The best voters can do is split the legislature between Republicans and Democrats, which they have for more almost fifty years. The governor therefore holds the balance of power. Spitzer already had the ally he needed, Sheldon Silver, Democratic Speaker of the Assembly, but that wasn't enough. In a rerun of his Wall Street days, Spitzer decided to defame upstate Republican Joe Bruno, majority leader of the senate, by dispatching the state police to prove Bruno was using state planes for personal business. (He wasn't.) When the story got out, Spitzer claimed to know nuthin' from nuthin'. Not even his closest allies believe him. (See Michael Goodwin and Fred Siegel's excellent account in the Weekly Standard.)
When Spitzer finally got around to presenting his agenda for the state, it turned out to include one exciting innovation -- giving driver's licenses to illegal aliens. The arithmetic here is simple: driver's licenses + motor-voter laws = more votes for Democrats. Somehow this didn't go down so well with the legal population, however, and Spitzer was once again besieged on all sides. He finally relented this week -- although not before dragging Hillary Clinton down with him.

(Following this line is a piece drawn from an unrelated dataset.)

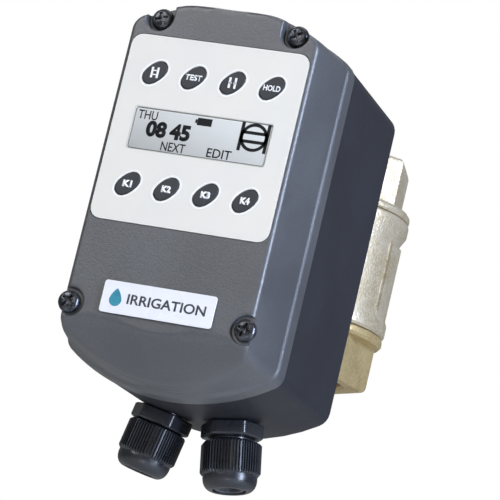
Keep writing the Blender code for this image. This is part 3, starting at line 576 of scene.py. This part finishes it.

So how did New York end up with the most regressive state government in the country? New Yorkers are so enamored with their own "progressivism" that they fail to note the rest of the country has long since zipped by them in making government responsive to voters. Their participation consists solely in sitting around watching the three-man carnival in Albany. Amidst this boredom, the best show in town is watching yet another attorney general bash his way to the governor's mansion by going after Wall Street. (Another Governor Cuomo -- doesn't that sound exciting?)
The important thing is to protect the rest of the country from all this. Either Wall Street should pick up and move to a less hostile environment (it's already happening) or perhaps somebody down in Washington should take note that there really is such a thing as the Interstate Commerce Clause.